В общем: осколок мой, после того, как на меня навалились рыдающие мужики, стронулся с места и я был весьма близок к концу. Но мне повезло. Во-первых — в том, что я сын олигарха, во-вторых — в тот момент Семён Осипович Кац находился на рабочем месте. Он меня и прооперировал. Тесен мир, ох тесен.
— Ну что же, молодой человек, жить будете, — маленький, пожилой мужчина еврейской наружности, поправил очки а-ля Берия, — и даже бегать сможете. Это говорю вам я — профессор Кац. Кстати, не поделитесь именем мастера, который делал вам операции до меня.

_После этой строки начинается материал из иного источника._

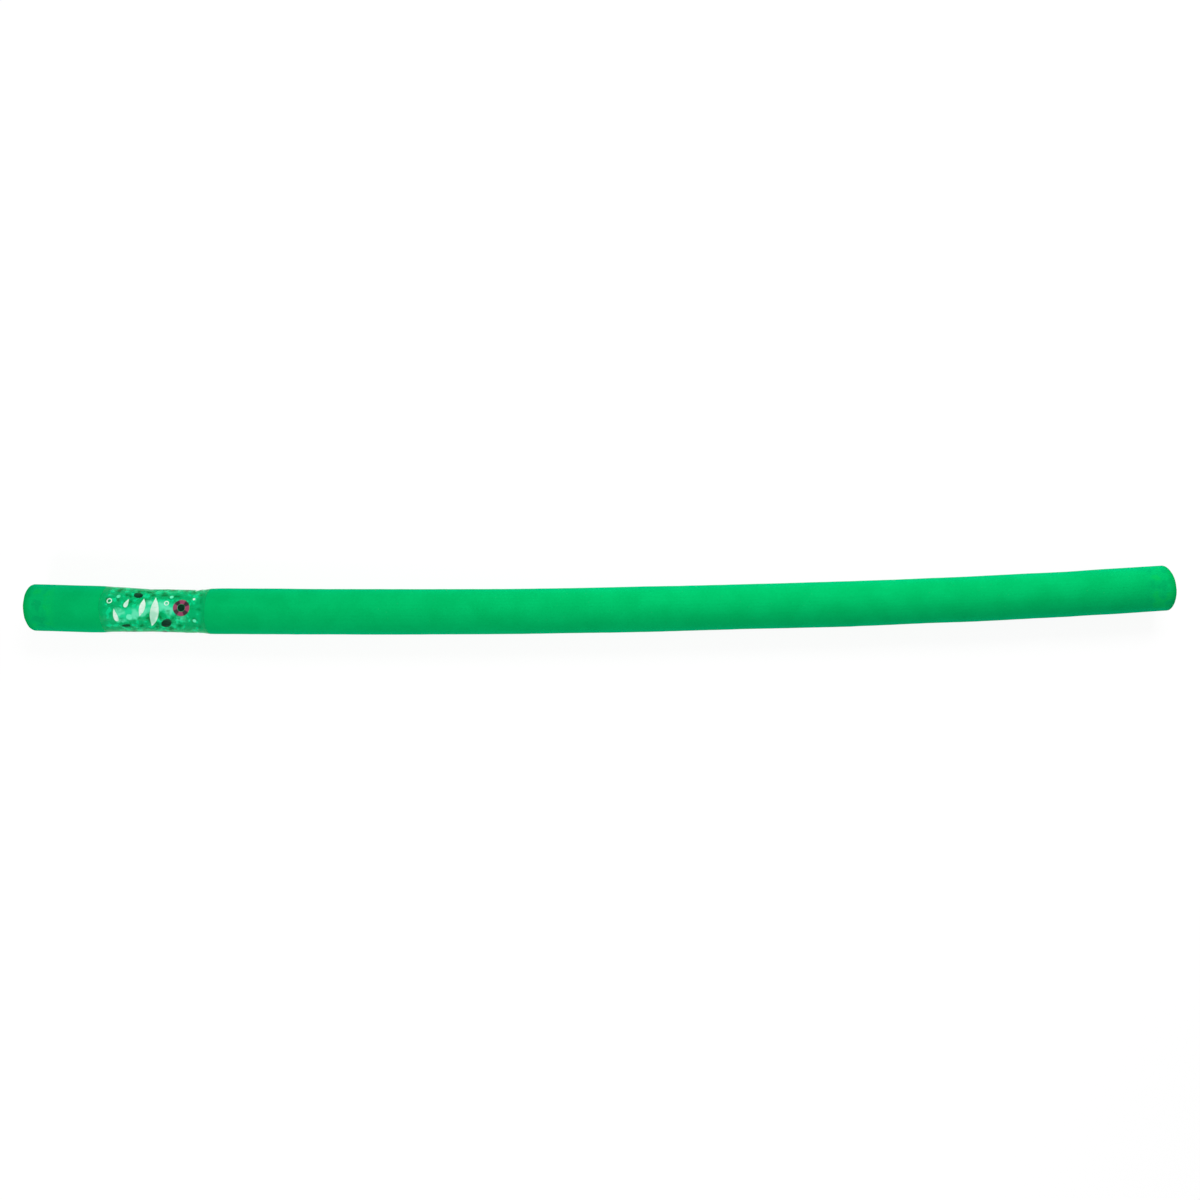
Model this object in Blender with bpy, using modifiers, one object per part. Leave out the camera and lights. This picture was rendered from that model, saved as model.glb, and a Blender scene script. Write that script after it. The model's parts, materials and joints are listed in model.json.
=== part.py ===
# A pool noodle: one hollow length of extruded foam in a shallow bow, and a printed film
# rolled round it near its left end, lapped and shrunk on, which draws the foam in to a waist.
# Metres, +Z up. It lies on the ground at z = 0, with its length along X.

import math

import bmesh
import bpy
from mathutils import Vector

OBJECT_NAME = "pool_noodle"

# The foam, along its own centre line
LENGTH = 1.600
OUTER_RADIUS = 0.0315
BORE_RADIUS = 0.0125
RIM_RADIUS = 0.0025  # the rounded outer edge of each sawn end

# The bow lies flat on the ground, and both ends reach towards +Y
BOW_RADIUS = 18.4

# The film, along the foam from its left sawn end
FILM_START = 0.106
FILM_LENGTH = 0.146
FILM_THICKNESS = 0.0001
LAP_WIDTH = 0.006  # the film's outer edge lies this far over its inner edge
LAP_GAP = 0.00005  # between the two layers of the lap
SEAM_ANGLE = math.radians(150)  # from the top, towards +Y

# The waist that the shrunk film makes in the foam
SQUEEZE = 0.0019
LEFT_SHOULDER = 0.030
RIGHT_SHOULDER = 0.020
SHOULDER_PAST_FILM = 0.010  # each shoulder starts this far past the film's edge
FILM_CLEARANCE = 0.0003

# How fine the facets are
FACETS_ROUND = 48
LONGEST_FACET = 0.080
SHOULDER_FACET = 0.005
RIM_FACETS = 3
SHARP_ANGLE = math.radians(35)
MERGE_DISTANCE = 0.00001  # points of the turned profile that lie closer become one

FOAM_GREEN = (0.002, 0.440, 0.115, 1.0)
FOAM_ROUGHNESS = 0.65
FILM_GREEN = (0.010, 0.400, 0.140, 1.0)
FILM_ROUGHNESS = 0.2

FULL_TURN = 2 * math.pi
FACET_ANGLE = FULL_TURN / FACETS_ROUND

LEFT_END = -LENGTH / 2
RIGHT_END = LENGTH / 2
FILM_LEFT = LEFT_END + FILM_START
FILM_RIGHT = FILM_LEFT + FILM_LENGTH
WAIST_LEFT = FILM_LEFT - SHOULDER_PAST_FILM
WAIST_RIGHT = FILM_RIGHT + SHOULDER_PAST_FILM


def clear_scene():
    for obj in list(bpy.data.objects):
        bpy.data.objects.remove(obj, do_unlink=True)


def smooth_step(share):
    share = min(max(share, 0.0), 1.0)
    return share * share * (3.0 - 2.0 * share)


def foam_radius(x):
    """The radius of the foam's outer wall, which eases down to the waist and back."""
    into_waist = smooth_step((x - WAIST_LEFT) / LEFT_SHOULDER)
    out_of_waist = smooth_step((WAIST_RIGHT - x) / RIGHT_SHOULDER)
    return OUTER_RADIUS - SQUEEZE * into_waist * out_of_waist


def around(x, radius, angle):
    """A point off the straight centre line, with angles from the top towards +Y."""
    return Vector((x, radius * math.sin(angle), radius * math.cos(angle)))


def evenly(start, end, longest):
    """Places from start to end, both included, no further apart than longest."""
    count = max(1, math.ceil((end - start) / longest))
    return [start + (end - start) * i / count for i in range(count)] + [end]


def wall_stations():
    """Where the outer wall has a ring of points: few on the plain lengths, many on the shoulders."""
    stretches = [
        (WAIST_LEFT, LONGEST_FACET),
        (FILM_LEFT, SHOULDER_FACET),
        (WAIST_LEFT + LEFT_SHOULDER, SHOULDER_FACET),
        (WAIST_RIGHT - RIGHT_SHOULDER, LONGEST_FACET),
        (FILM_RIGHT, SHOULDER_FACET),
        (WAIST_RIGHT, SHOULDER_FACET),
        (RIGHT_END - RIM_RADIUS, LONGEST_FACET),
    ]
    stations = [LEFT_END + RIM_RADIUS]
    for end, longest in stretches:
        stations += evenly(stations[-1], end, longest)[1:]
    return stations


def rim_points(centre_x, start_angle):
    """A quarter round of the profile in (x, radius), turning clockwise from start_angle."""
    centre_radius = OUTER_RADIUS - RIM_RADIUS
    points = []
    for i in range(RIM_FACETS + 1):
        angle = start_angle - math.pi / 2 * i / RIM_FACETS
        x = centre_x + RIM_RADIUS * math.cos(angle)
        points.append((x, centre_radius + RIM_RADIUS * math.sin(angle)))
    return points


def foam_profile():
    """The closed half section in (x, radius): up the left face, along the wall, and back down the bore."""
    wall = [(x, foam_radius(x)) for x in wall_stations()[1:-1]]
    bore = [(x, BORE_RADIUS) for x in reversed(evenly(LEFT_END, RIGHT_END, LONGEST_FACET))]
    left_rim = rim_points(LEFT_END + RIM_RADIUS, math.pi)
    right_rim = rim_points(RIGHT_END - RIM_RADIUS, math.pi / 2)
    return left_rim + wall + right_rim + bore


def material(name, colour, roughness):
    made = bpy.data.materials.new(name)
    made.use_nodes = True
    shader = made.node_tree.nodes["Principled BSDF"]
    shader.inputs["Base Color"].default_value = colour
    shader.inputs["Roughness"].default_value = roughness
    shader.inputs["Metallic"].default_value = 0.0
    return made


def add_piece(name, mesh, finish, collection):
    mesh.materials.append(finish)
    piece = bpy.data.objects.new(name, mesh)
    collection.objects.link(piece)
    return piece


def bow(piece, straight_length):
    """Bends a straight piece in the XY plane, round the same centre as every other."""
    bend = piece.modifiers.new("bow", "SIMPLE_DEFORM")
    bend.deform_method = "BEND"
    bend.deform_axis = "Z"
    bend.angle = straight_length / BOW_RADIUS


def turn_mesh(piece):
    """Turns the profile in piece's mesh once round X, and keeps the edges of the saw cuts sharp."""
    turn = piece.modifiers.new("turn", "SCREW")
    turn.axis = "X"
    turn.angle = FULL_TURN
    turn.steps = FACETS_ROUND
    turn.render_steps = FACETS_ROUND
    turn.use_merge_vertices = True
    turn.merge_threshold = MERGE_DISTANCE
    turn.use_normal_flip = True
    bpy.context.view_layer.update()
    graph = bpy.context.evaluated_depsgraph_get()
    turned = bpy.data.meshes.new_from_object(piece.evaluated_get(graph))
    turned.shade_smooth()
    turned.set_sharp_from_angle(angle=SHARP_ANGLE)
    piece.modifiers.remove(turn)
    piece.data = turned


def foam_tube(collection):
    """The sawn length of foam. A whole facet of it faces straight down, so it lies flat."""
    lowest_facet_edge = math.pi + FACET_ANGLE / 2
    points = [around(x, radius, lowest_facet_edge) for x, radius in foam_profile()]
    edges = [(i, (i + 1) % len(points)) for i in range(len(points))]
    mesh = bpy.data.meshes.new("foam_tube")
    mesh.from_pydata(points, edges, [])
    finish = material("green_foam", FOAM_GREEN, FOAM_ROUGHNESS)
    piece = add_piece("foam_tube", mesh, finish, collection)
    turn_mesh(piece)
    bow(piece, LENGTH)
    return piece


def roll_angles():
    """Where the rolled film has a line of points: once round, and then on to the end of its lap."""
    once_round = [i * FACET_ANGLE for i in range(FACETS_ROUND + 1)]
    lap_angle = LAP_WIDTH / (OUTER_RADIUS - SQUEEZE)
    return once_round + [FULL_TURN + angle for angle in evenly(0, lap_angle, FACET_ANGLE)[1:]]


def rolled_point(x, angle):
    """A point on the film's inner face: against the foam, or over the film's first edge in the lap."""
    lifted = angle > FULL_TURN - FACET_ANGLE / 2
    lift = FILM_THICKNESS + LAP_GAP if lifted else 0.0
    return around(x, foam_radius(x) + FILM_CLEARANCE + lift, SEAM_ANGLE + angle)


def label_sleeve(collection):
    """The film: a flat grid, rolled round the foam's waist, then given its thickness outwards."""
    along = [x for x in wall_stations() if FILM_LEFT <= x <= FILM_RIGHT]
    angles = roll_angles()
    shape = bmesh.new()
    bmesh.ops.create_grid(shape, x_segments=len(along) - 1, y_segments=len(angles) - 1, size=0.5)
    for vert in shape.verts:
        row = round((vert.co.x + 0.5) * (len(along) - 1))
        column = round((vert.co.y + 0.5) * (len(angles) - 1))
        vert.co = rolled_point(along[row], angles[column])
    mesh = bpy.data.meshes.new("label_sleeve")
    shape.to_mesh(mesh)
    shape.free()
    mesh.shade_smooth()
    finish = material("printed_film", FILM_GREEN, FILM_ROUGHNESS)
    piece = add_piece("label_sleeve", mesh, finish, collection)
    bow(piece, FILM_LENGTH)
    thicken = piece.modifiers.new("thickness", "SOLIDIFY")
    thicken.thickness = FILM_THICKNESS
    thicken.offset = 1.0
    return piece


def main():
    clear_scene()
    collection = bpy.data.collections.new(OBJECT_NAME)
    bpy.context.scene.collection.children.link(collection)

    # The middle of the centre line. Half the bow lies each side of y = 0
    centre = bpy.data.objects.new("centre_line_middle", None)
    bow_depth = BOW_RADIUS * (1 - math.cos(LENGTH / 2 / BOW_RADIUS))
    height = OUTER_RADIUS * math.cos(FACET_ANGLE / 2)
    centre.location = (0, -bow_depth / 2, height)
    collection.objects.link(centre)

    for piece in (foam_tube(collection), label_sleeve(collection)):
        piece.parent = centre


main()
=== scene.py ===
import json
from math import asin, atan2, ceil, cos, pi, radians, sin, sqrt

import bmesh
import bpy
import numpy as np
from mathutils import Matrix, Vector
from mathutils.kdtree import KDTree


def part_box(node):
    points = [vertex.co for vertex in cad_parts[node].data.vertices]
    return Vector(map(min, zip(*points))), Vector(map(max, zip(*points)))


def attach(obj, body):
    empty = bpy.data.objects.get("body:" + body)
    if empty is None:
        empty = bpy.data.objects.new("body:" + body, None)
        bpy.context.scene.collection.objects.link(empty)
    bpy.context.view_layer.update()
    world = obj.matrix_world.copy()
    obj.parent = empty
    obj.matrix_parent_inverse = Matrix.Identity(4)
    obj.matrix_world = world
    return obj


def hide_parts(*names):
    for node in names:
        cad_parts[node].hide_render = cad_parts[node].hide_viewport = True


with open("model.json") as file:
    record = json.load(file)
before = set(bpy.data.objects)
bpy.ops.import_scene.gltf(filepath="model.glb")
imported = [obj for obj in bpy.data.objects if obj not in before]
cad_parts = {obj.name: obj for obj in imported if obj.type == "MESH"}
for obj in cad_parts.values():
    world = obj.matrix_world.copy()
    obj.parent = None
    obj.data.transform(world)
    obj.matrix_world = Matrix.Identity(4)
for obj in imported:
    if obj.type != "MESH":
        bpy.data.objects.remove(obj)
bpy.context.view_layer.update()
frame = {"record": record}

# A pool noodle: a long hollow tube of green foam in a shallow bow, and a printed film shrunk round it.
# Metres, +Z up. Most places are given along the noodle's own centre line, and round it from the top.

mm = 0.001
fullTurn = 2 * pi


# The frame: the end face's mount gives the bow, and the boxes of the two nodes give the rest

mounts = {mount["name"]: mount for mount in frame["record"]["mounts"]}
endPlace = Vector(mounts["right_end_face"]["pos_m"])
endAxis = Vector(mounts["right_end_face"]["axis"])
foamLow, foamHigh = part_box("foam_tube")
filmLow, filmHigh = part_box("label_sleeve")

halfBend = atan2(endAxis.y, endAxis.x)  # the bow turns this far from the middle to each end
bowRadius = endPlace.x / sin(halfBend)
halfLength = bowRadius * halfBend
middleY = endPlace.y - bowRadius * (1 - cos(halfBend))
axisHeight = (foamLow.z + foamHigh.z) / 2


def alongAt(x, side):  # the place along the centre line of a point at x, this far to its +Y side
    return bowRadius * asin(x / (bowRadius - side))


filmHalfWidth = (filmHigh.z - filmLow.z) / 2
filmLeft = alongAt(filmLow.x, -filmHalfWidth)
filmRight = alongAt(filmHigh.x, filmHalfWidth)
filmLength = filmRight - filmLeft
print(f"frame: {2 * halfLength:.3f} m long, film from {filmLeft:.3f} to {filmRight:.3f}")


# Shape helpers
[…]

— Поделюсь, Семён Осипович, конечно, поделюсь.
— Молодой человек знает, как меня зовут? Интересно...
— Ничего интересного. Хирург, который меня резал, сказал: «Единственный человек, который сможет тебе помочь, Семён Осипович Кац — волшебник от хирургии. Вот только очередь к нему на три года расписана».
Доктор приосанился:
— Да так и есть! У меня, таки, много работы... Но тут звонит министр и говорит: «Семён Осипович, бросайте всё и бегом». Думал, какой-то сынок олигарха пальчик порезал! Кхм... Не обижайтесь, мы тут уже все в курсе того, что вы были ранены в армии, награждены «Орденом мужества» и двумя медалями за «Отвагу». Признаться был удивлён, если не сказать шокирован.
— Что значит, все?
— Все, молодой человек, значит все, — ехидно улыбается, — даже уборщицы. Хотя, они-то в первую очередь. Владимир успел всех просветить, какая вы героическая личность. Ну да вы не отвлекайтесь, продолжайте рассказ.
— Ну, Вова, — качаю головой. — Кхм... Вот мне доктор и говорит. Чтоб профессор взялся за твоё лечение, скажи, что оперировал тебя Александр Левашов. Он обязательно захочет посмотреть...
— Что? Саша? Левашов? — Кац даже очки снял, и, принялся двигать ими туда-сюда, рассматривая меня сквозь стёкла. — Не может быть! Этот безответственный тип? Хотя... Судя по всему, из него, таки, вышел толк. У мальчика был ветер в голове, — качает головой в такт словам. — Рад, что он взялся за ум... Подскажете, где он работает? Хочу написать ему. Надо же, Саша Левашов — настоящий мастер!!! Сам бы не видел результат — не поверил бы... — перестав теребить очки, надевает их на место. — Я так понимаю он военный хирург?